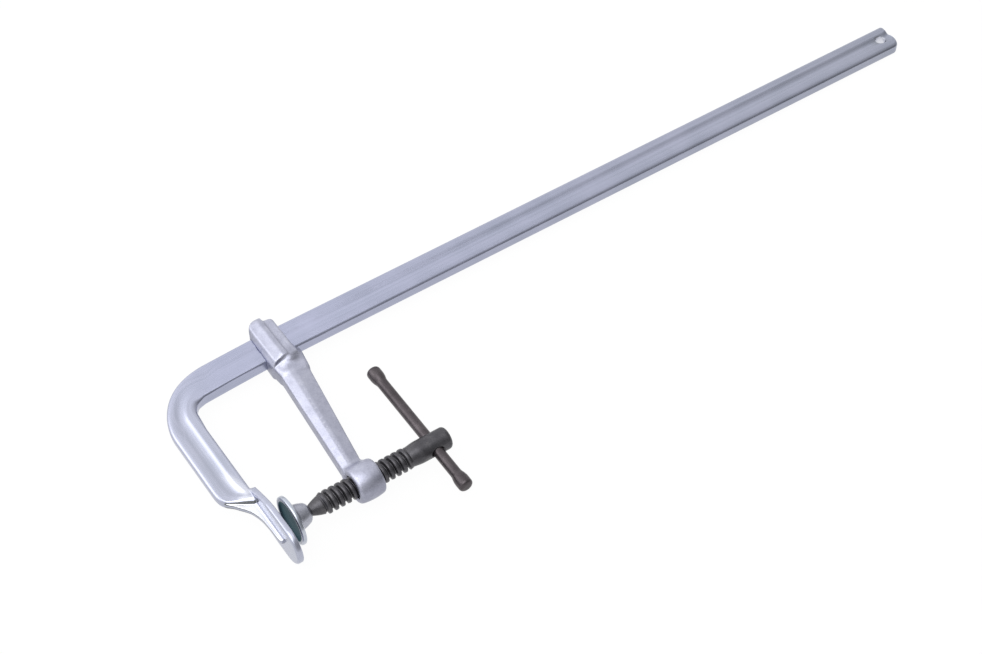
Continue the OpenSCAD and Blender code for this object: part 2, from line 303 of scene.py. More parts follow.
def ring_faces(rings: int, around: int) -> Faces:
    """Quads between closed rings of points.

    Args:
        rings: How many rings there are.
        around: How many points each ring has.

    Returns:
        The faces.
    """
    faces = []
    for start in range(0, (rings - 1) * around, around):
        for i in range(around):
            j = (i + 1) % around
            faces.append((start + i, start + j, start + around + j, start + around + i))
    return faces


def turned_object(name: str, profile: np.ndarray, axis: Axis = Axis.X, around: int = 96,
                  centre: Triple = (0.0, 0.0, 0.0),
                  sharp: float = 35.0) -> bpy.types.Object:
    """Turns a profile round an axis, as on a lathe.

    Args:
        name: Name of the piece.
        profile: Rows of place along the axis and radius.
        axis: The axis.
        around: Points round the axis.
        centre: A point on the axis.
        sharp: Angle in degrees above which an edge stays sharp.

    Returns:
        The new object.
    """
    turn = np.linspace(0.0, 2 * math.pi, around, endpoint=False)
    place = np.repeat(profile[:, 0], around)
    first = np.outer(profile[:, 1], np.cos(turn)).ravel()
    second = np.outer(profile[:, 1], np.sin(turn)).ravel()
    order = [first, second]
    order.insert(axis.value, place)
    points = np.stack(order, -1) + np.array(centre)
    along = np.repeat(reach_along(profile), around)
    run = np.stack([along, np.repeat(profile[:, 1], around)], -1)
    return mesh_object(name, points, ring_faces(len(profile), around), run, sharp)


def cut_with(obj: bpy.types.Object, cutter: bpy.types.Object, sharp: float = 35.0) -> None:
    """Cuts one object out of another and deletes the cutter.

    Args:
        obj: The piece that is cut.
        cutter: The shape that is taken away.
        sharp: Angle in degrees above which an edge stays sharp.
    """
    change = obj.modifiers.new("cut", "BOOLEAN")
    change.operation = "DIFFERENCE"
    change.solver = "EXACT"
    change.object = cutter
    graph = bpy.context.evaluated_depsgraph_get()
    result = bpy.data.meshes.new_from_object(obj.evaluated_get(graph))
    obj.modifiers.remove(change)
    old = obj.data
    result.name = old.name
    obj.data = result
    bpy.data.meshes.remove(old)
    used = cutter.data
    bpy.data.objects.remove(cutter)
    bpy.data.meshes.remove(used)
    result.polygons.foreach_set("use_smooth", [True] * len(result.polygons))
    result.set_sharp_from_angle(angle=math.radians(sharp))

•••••

▶ [Aim of the task]
Write out, exactly and with nothing else, the lines of the listing above from its first line through the line with "on a lathe.".

▶ [Complete answer]
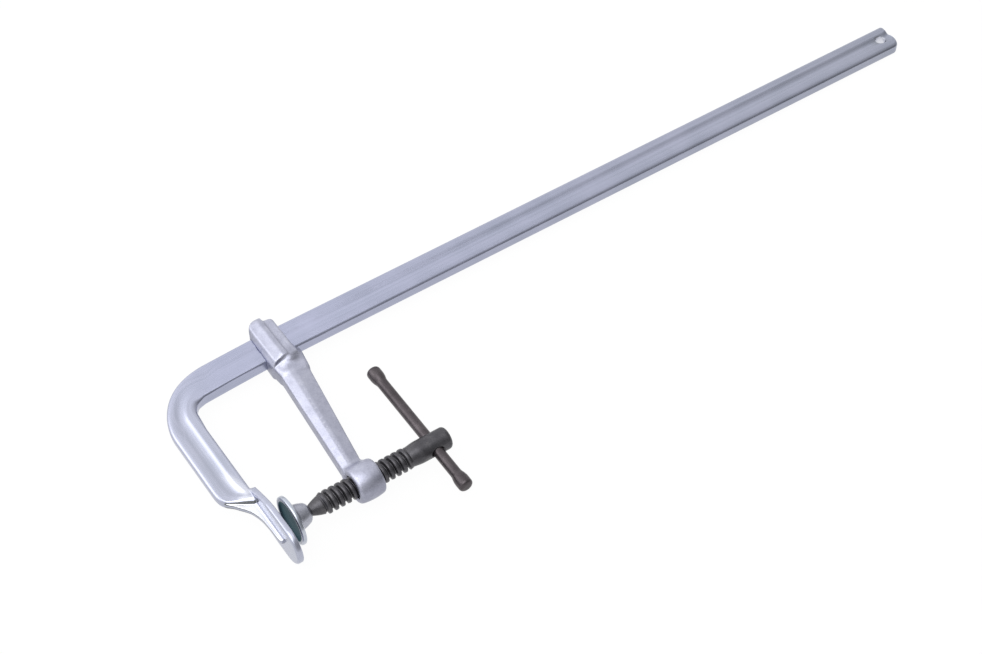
Continue the OpenSCAD and Blender code for this object: part 2, from line 303 of scene.py. More parts follow.
def ring_faces(rings: int, around: int) -> Faces:
    """Quads between closed rings of points.

    Args:
        rings: How many rings there are.
        around: How many points each ring has.

    Returns:
        The faces.
    """
    faces = []
    for start in range(0, (rings - 1) * around, around):
        for i in range(around):
            j = (i + 1) % around
            faces.append((start + i, start + j, start + around + j, start + around + i))
    return faces


def turned_object(name: str, profile: np.ndarray, axis: Axis = Axis.X, around: int = 96,
                  centre: Triple = (0.0, 0.0, 0.0),
                  sharp: float = 35.0) -> bpy.types.Object:
    """Turns a profile round an axis, as on a lathe.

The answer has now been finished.